(via Anne) Finally, a parent who gets it. (Hmmm…I’m writing a lot about parents lately…) From “Kids and the Internet – it’s a good thing” comes some very common sense advice from Laura Matthews:
We read a lot of alarmist commentary about the dangers of the Internet for youngsters. How it puts kids at risk, erodes social skills, lays traps for the unwary and innocent, and contributes to the long slow spiral into illiteracy.
I’m the first to admit that there are risks involved with letting kids online. In raising two children, I’ve had to face and circumvent the pitfalls – strangers attempting contact, enticing popups, too-good-to-be-true downloads, casino-like games. I’ve had to aggressively impose safeguards for my own peace of mind.
Yet, from what I’ve seen, the educational benefits of online access are worth it. Yes, parents have to be vigilant. But the opportunities for communication and self-expression the Internet provides are bringing benefits to everyone – especially children.
Well halleluljia!

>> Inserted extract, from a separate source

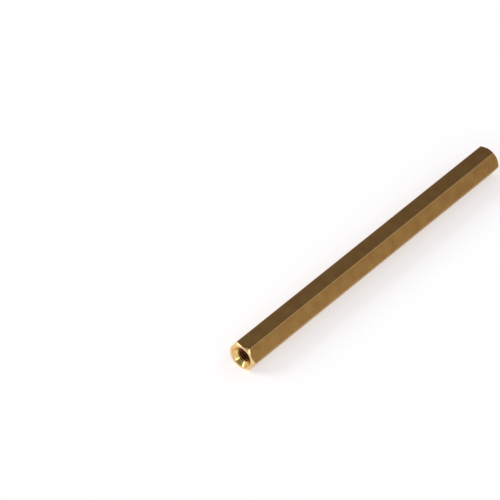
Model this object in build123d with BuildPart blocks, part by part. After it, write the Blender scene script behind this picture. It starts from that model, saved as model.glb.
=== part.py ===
"""Hex standoff: one length of drawn hexagonal brass bar with a tapped blind hole in each end.

The bar lies along X on one of its flats, with its origin at the middle of that flat and +Z up.
Lengths are in millimetres and angles in degrees. Both ends are made alike.
"""

from build123d import *
import os
from math import radians, sqrt, tan

# The drawn bar
length = 70.0
across_flats = 5.0
bar_edge_radius = 0.15

# The turned end: a cone takes off the six corners and leaves a round face inside the flats
face_inset = 0.05
corner_cone_angle = 45.0

# The threaded hole, M3 with a pitch of 0.5, kept here as its tapping drill
thread_diameter = 3.0
thread_pitch = 0.5
drill_depth = 12.0
drill_point_angle = 118.0

# The countersunk mouth leaves a narrow flat ring, on which a washer or a board seats
seat_ring_width = 0.4
countersink_angle = 90.0

# Worked out from the sizes above
axis_height = across_flats / 2
half_length = length / 2
sharp_corner_radius = across_flats / sqrt(3)
face_radius = across_flats / 2 - face_inset
mouth_radius = face_radius - seat_ring_width
drill_radius = (thread_diameter - thread_pitch) / 2
cone_length = (sharp_corner_radius - face_radius) * tan(radians(corner_cone_angle))
point_length = drill_radius / tan(radians(drill_point_angle / 2))

bar_axis = Axis((0, 0, axis_height), (1, 0, 0))
right_end = Plane(origin=(half_length, 0, axis_height), x_dir=(0, 1, 0), z_dir=(1, 0, 0))
left_end = Plane(origin=(-half_length, 0, axis_height), x_dir=(0, 1, 0), z_dir=(-1, 0, 0))

with BuildPart() as standoff:
    # Hexagonal bar with the small rounded edges that drawing leaves on it
    with BuildSketch(Plane.YZ.offset(-half_length)) as bar_section:
        with Locations((0, axis_height)):
            RegularPolygon(axis_height, side_count=6, major_radius=False)
        fillet(bar_section.vertices(), radius=bar_edge_radius)
    extrude(amount=length)

    # Corners turned off at both ends: a ring of triangular section, cut round the bar's axis
    with BuildSketch(Plane.XZ) as corner_waste:
        with BuildLine():
            Polyline(
                (half_length, axis_height + face_radius),
                (half_length, axis_height + sharp_corner_radius),
                (half_length - cone_length, axis_height + sharp_corner_radius),
                close=True,
            )
        make_face()
        mirror(about=Plane.YZ)
    revolve(axis=bar_axis, mode=Mode.SUBTRACT)

    # Countersunk tapping hole in each end, with the cone that the drill's point leaves
    with Locations(right_end, left_end):
        CounterSinkHole(
            radius=drill_radius,
            counter_sink_radius=mouth_radius,
            depth=drill_depth,
            counter_sink_angle=countersink_angle,
        )
    with Locations(right_end.offset(-drill_depth), left_end.offset(-drill_depth)):
        Cone(
            bottom_radius=0,
            top_radius=drill_radius,
            height=point_length,
            align=(Align.CENTER, Align.CENTER, Align.MAX),
            mode=Mode.SUBTRACT,
        )

standoff.part.label = "hex_standoff"

os.makedirs("parts", exist_ok=True)
export_step(standoff.part, "parts/hex_standoff.step")
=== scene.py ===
"""The looks of the hex standoff: drawn brass bar, turned and tapped at both ends, lying on a white table.

The visual bar stands for the CAD node hex_standoff and shares its frame. Its pieces are modelled round the X axis,
as on a lathe, and the finished bar is then lifted so that it lies on one flat. Lengths are in metres.
"""

import logging
import math
from collections.abc import Iterator
from contextlib import contextmanager
from dataclasses import dataclass
from enum import Enum

import bpy
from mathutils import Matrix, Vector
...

It’s funny, but it strikes me how I constantly seem to be arguing for the Web in schools. Is there anyone out there who doesn’t think the Web is the most transformational technology out there? That it’s the most incredible resource of information? Why is it we’re constantly finding fault with it instead of developing ways to mitigate the bad stuff and take advantage of all the good it has to offer?

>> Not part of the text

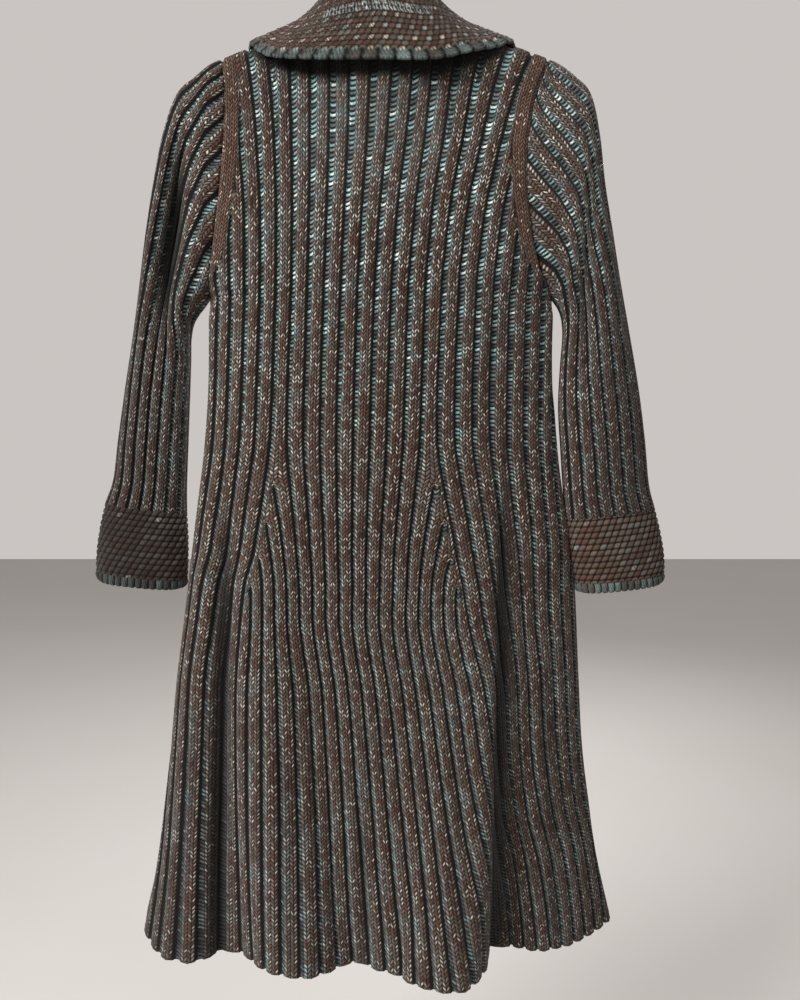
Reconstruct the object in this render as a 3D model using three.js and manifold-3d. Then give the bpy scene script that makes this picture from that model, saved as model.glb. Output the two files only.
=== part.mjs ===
import * as THREE from 'three';
import Module from 'manifold-3d';

// Long flared rib-knit cardigan on a hanger. Millimetres, +Z up, origin where the hook bears.
// The back faces -Y, the open front +Y, and +X is the right of the back view.

// Cloth
const WALL = 1.7;
const RIB_RISE = 2.6;
const SEAM_GAP = 0.3;
const ARMHOLE_GAP = 0.8;
const UNDERARM_EASE = { gap: 0.6, height: 14, fade: 34 };
const RIB_CREST = [0.32, 0.68];
const LEAST_RIB = 0.49;
const LAST_RIB = 0.3;

// Heights
const SHOULDER_TIP = -158;
const UNDERARM = -418;
const HEM = -1183;
const FOLDS = { start: -600, power: 1.3, gather: 412 };
const SHOULDER_PULL = 1.6;

// Shoulders and neck
const TIP = { left: -175, right: 190 };
const NECK = { half: 60, height: -110, backDrop: 18, frontDrop: 90, reach: 38 };
const NECK_BLEND = { half: 75, drop: 30, fade: 200 };
const RIDGE_RADIUS = 13;
const CHEST_DEPTH = 45;
const ARMHOLE_SPREAD = { depth: 15, height: 120 };
const UNDERARM_CURVE = 110;
const LENS = { power: 2.4, root: 0.62 };

// Front edges
const BAND = { outer: 45, inner: 4, rise: 1.8, shares: [0, 0.5, 1] };
const ARMHOLE_BAND = { width: 17, start: 50 };
const COLLAR_SEAT = { half: 92, fade: 12 };

// The trunk, seen from behind: side edges and how far back and front stand from the side seams.
const SECTIONS = [
  { z: -418, left: -195, right: 198, back: 45, front: 45 },
  { z: -520, left: -197, right: 200, back: 47, front: 46 },
  { z: -600, left: -204, right: 206, back: 50, front: 48 },
  { z: -650, left: -211, right: 213, back: 53, front: 50 },
  { z: -700, left: -218, right: 222, back: 55, front: 53 },
  { z: -770, left: -227, right: 229, back: 58, front: 56 },
  { z: -870, left: -241, right: 235, back: 62, front: 61 },
  { z: -990, left: -255, right: 246, back: 67, front: 66 },
  { z: -1090, left: -269, right: 261, back: 71, front: 70 },
  { z: -1183, left: -290, right: 281, back: 75, front: 74 },
];

// The armhole edges, seen from behind.
const ARMHOLES = [
  { z: -158, left: -175, right: 190 },
  { z: -184, left: -173, right: 181 },
  { z: -215, left: -172, right: 171 },
  { z: -262, left: -173, right: 164 },
  { z: -310, left: -178, right: 165 },
  { z: -355, left: -185, right: 171 },
  { z: -392, left: -190.5, right: 181 },
  { z: -407, left: -193, right: 190 },
  { z: -418, left: -195, right: 198 },
];

// The folds of the hem: how far out it hangs at each place across, and how much it is lifted.
const BACK_HEM = [
  { across: -290, out: 0, lift: 6 },
  { across: -264, out: 38, lift: 1 },
  { across: -240, out: 60, lift: 0 },
  { across: -205, out: 57, lift: 0 },
  { across: -165, out: 40, lift: 0 },
  { across: -125, out: 76, lift: 0 },
  { across: -85, out: 90, lift: 0 },
  { across: -58, out: 80, lift: 0 },
  { across: -32, out: 62, lift: 0 },
  { across: 4, out: 77, lift: 0 },
  { across: 28, out: 86, lift: 0 },
  { across: 44, out: 104, lift: 0 },
  { across: 72, out: 111, lift: 0 },
  { across: 100, out: 102, lift: 0 },
  { across: 124, out: 70, lift: 0 },
  { across: 138, out: 43, lift: 0 },
  { across: 158, out: 29, lift: 0 },
  { across: 186, out: 37, lift: 0 },
  { across: 207, out: 39, lift: 1 },
  { across: 232, out: 27, lift: 4 },
  { across: 258, out: 14, lift: 10 },
  { across: 281, out: 0, lift: 18 },
];
const FRONT_HEM = [
  { across: -290, out: 0, lift: 6 },
  { across: -262, out: 36, lift: 1 },
  { across: -222, out: 64, lift: 0 },
  { across: -180, out: 48, lift: 0 },
  { across: -128, out: 84, lift: 0 },
  { across: -82, out: 92, lift: 0 },
  { across: -45, out: 78, lift: 0 },
  { across: 0, out: 76, lift: 0 },
  { across: 45, out: 80, lift: 0 },
  { across: 88, out: 98, lift: 0 },
  { across: 132, out: 82, lift: 0 },
  { across: 172, out: 50, lift: 0 },
  { across: 214, out: 60, lift: 1 },
  { across: 252, out: 34, lift: 8 },
  { across: 281, out: 0, lift: 18 },
];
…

And I know I seem to discredit myspace.com and xanga blogs a lot, but the bottom line is the kids are writing.
To keep a blog going, you have to have the discipline to write daily. This puts today’s young bloggers on the fast track to future Pulitzers. To keep your friends coming back, you have to be interesting, funny, intelligent, relevant. These kids are all that and more. Once I got past the immature spelling and punctuation (along with usual teen slang and vulgarity), I was treated to some of the best poetry I’ve ever read. All of their blogs together are a veritable anthropological study of high school life. One senior I know has, in four years, transformed from what seemed like functional illiteracy – incomplete sentences, poor spelling – into a blossoming philosopher headed for a major university.
As Anne says, you don’t have to take every word of this one parent’s experiences to be gospel. But there are many important, educational benefits of the Web, and as educators, we need to get over our fears and deal with them head on. Articles like this only remind us how much our kids are missing when we don’t.
Joe Schwoebel says
There’s no doubt that the kids are “getting it”, as well as many parents. Your post is encouraging for K-12 education, but change can be uncomfortable.
Academic and community librarians are also shifting views about the read/write internet, as documented by Sarah at http://librarianinblack.typepad.com/librarianinblack/2005/07/wikipower.html
You might want to read the Pew Internet Report of July 27th which discusses Teens and Technology [http://www.pewinternet.org/PPF/r/162/report_display.asp]. It presents some interesting statistics, confirming a lot of what we already suspected.
The headline of the report reads, “youth are leading the transition to a fully wired and mobile nation.”